There are things to be said contra the French but franchement, not credibly by the British. More than ever, the traditional British Francophobia that’s revived in the past decade or so, seems to me to be what Freud termed “a narcissism of small differences”. Consider how it is that both nationalities accuse the other of the same failings: arrogance, hypocrisy, pretentiousness, effeteness, post-imperial hubris, institutional racism, venality, suspect sexuality, mimsy taste in cashmere jumpers, layered hair etc, etc. Not, of course, that there’s any such thing really as a “national character” — if, by that, you mean certain psychological peculiarities shared by all citizens — only people who get up in the morning, and decide to play at being British that day. Or French for that matter.

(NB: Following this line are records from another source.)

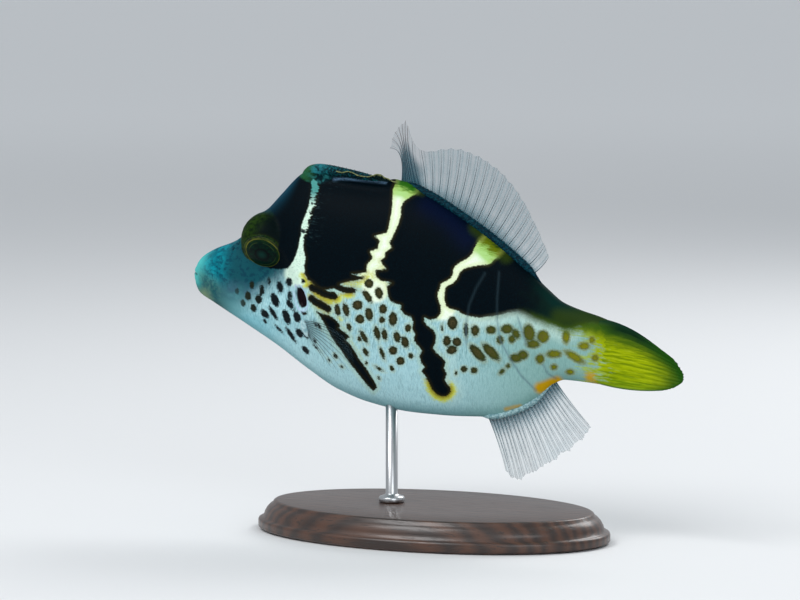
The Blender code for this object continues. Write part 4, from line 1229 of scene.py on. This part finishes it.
def standing_rays(roots, tips, bend, edge, sunk, leaning, wander=0.0, waists=()):
    """
    Paths of the rays of a fin on the line of the back or belly, from the pixels of their roots and tips. At
    each share of its length, the fin bends to the side by bend, and its rays' middles lean by leaning.
    """
    rays = []
    for i, (root_pixel, (tip_x, tip_y)) in enumerate(zip(roots, tips)):
        share = i / (len(roots) - 1)
        aside = float(bend(share))
        start = on_plane(root_pixel, 0.0)
        start[2] = float(edge(start[0])) + sunk
        tip_x += wander * 1.3 * math.sin(2.2 * i)
        tip_y += wander * 1.5 * math.sin(1.7 * i + 1.0)
        end = on_plane((tip_x, tip_y), aside)
        if i < len(waists):
            through = on_plane(waists[i], aside * 0.35)
        else:
            back, up = leaning(share)
            through = (start + end) / 2 + np.array((back, aside * -0.12, up))
        rays.append(arched(start, end, through))
    return rays


def web(rays, slack):
    """The clear skin between rays, slack between them and notched along its free edge."""
    columns = []
    at = np.linspace(0, 1, RAY_STEPS)
    for i, (ray, next_ray) in enumerate(zip(rays, rays[1:])):
        for t in np.arange(COLUMNS_BETWEEN) / COLUMNS_BETWEEN:
            dip = math.sin(math.pi * t)
            reach = at * (1 - EDGE_NOTCH * dip)
            line = ray * (1 - t) + next_ray * t
            line = np.stack([np.interp(reach, at, values) for values in line.T], axis=-1)
            line[:, 1] += slack * dip * (-1) ** i * reach
            columns.append(line)
    grid = np.array(columns + [rays[-1]])
    return leaf(grid, np.broadcast_to(WEB_HALF_THICK * (1.0 - 0.6 * at), grid.shape[:2])), len(grid)


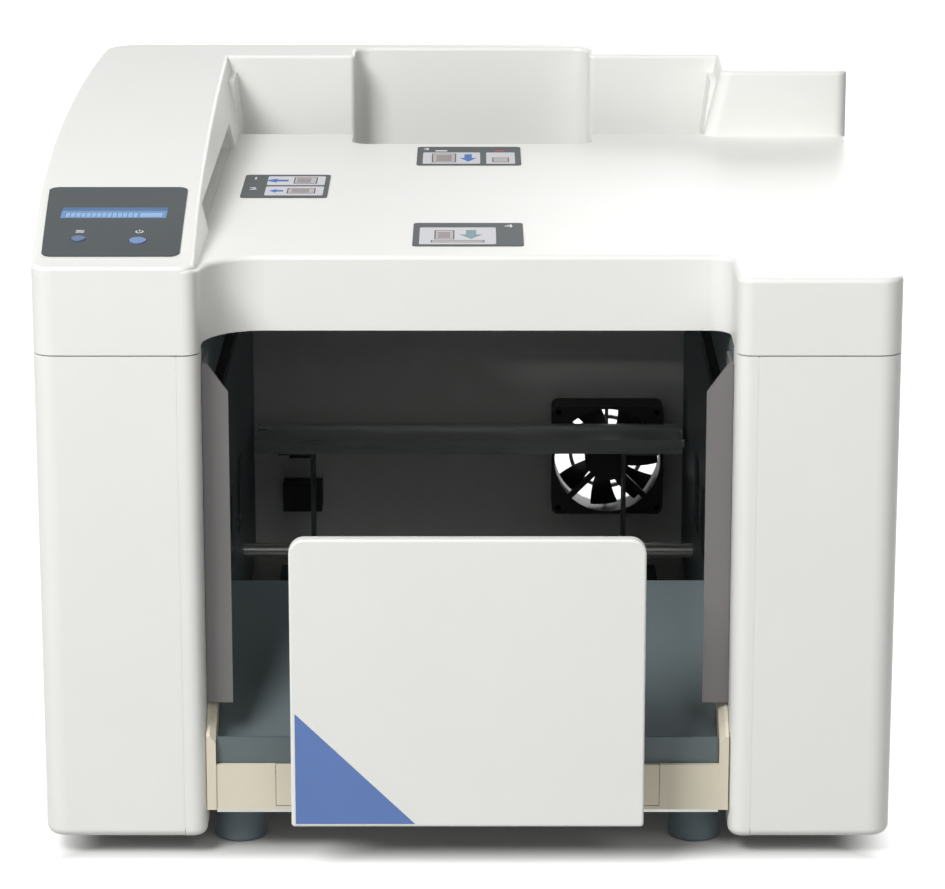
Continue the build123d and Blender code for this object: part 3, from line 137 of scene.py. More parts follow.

The philosopher John Gray once remarked that, “in the city, the individual can feel himself to be but a shadow, cast by the buildings.” And it’s this sense of exiguousness that grips me more than any other as I promenade along the Passage des Panoramas, breasting the ghostly essences of long-gone flâneurs coming in the opposite direction: the blue-grey smoke of Baudelaire and Rimbaud, Proust and Joyce, Breton and Aragon, mingles with my own. The sheer density of old and older buildings in the area of Paris contained by the Périphérique makes the merest stroll out to the Marché aux Puces at Porte de Clignancourt, or down to the Jardins du Luxembourg, a kind of time-travelling. And if a boy from the London suburbs, who, in an important sense, has never really left the Seventies, can be forgiven his failings (arrogance, hypocrisy, pretentiousness, effeteness, post-imperial hubris, institutional racism, venality, suspect sexuality, mimsy taste in cashmere jumpers, layered hair etc, etc), then let me make this claim: if walking the streets of Paris I feel myself to be such a shadow, then yes, fleetingly, I also feel myself to be une ombre Française.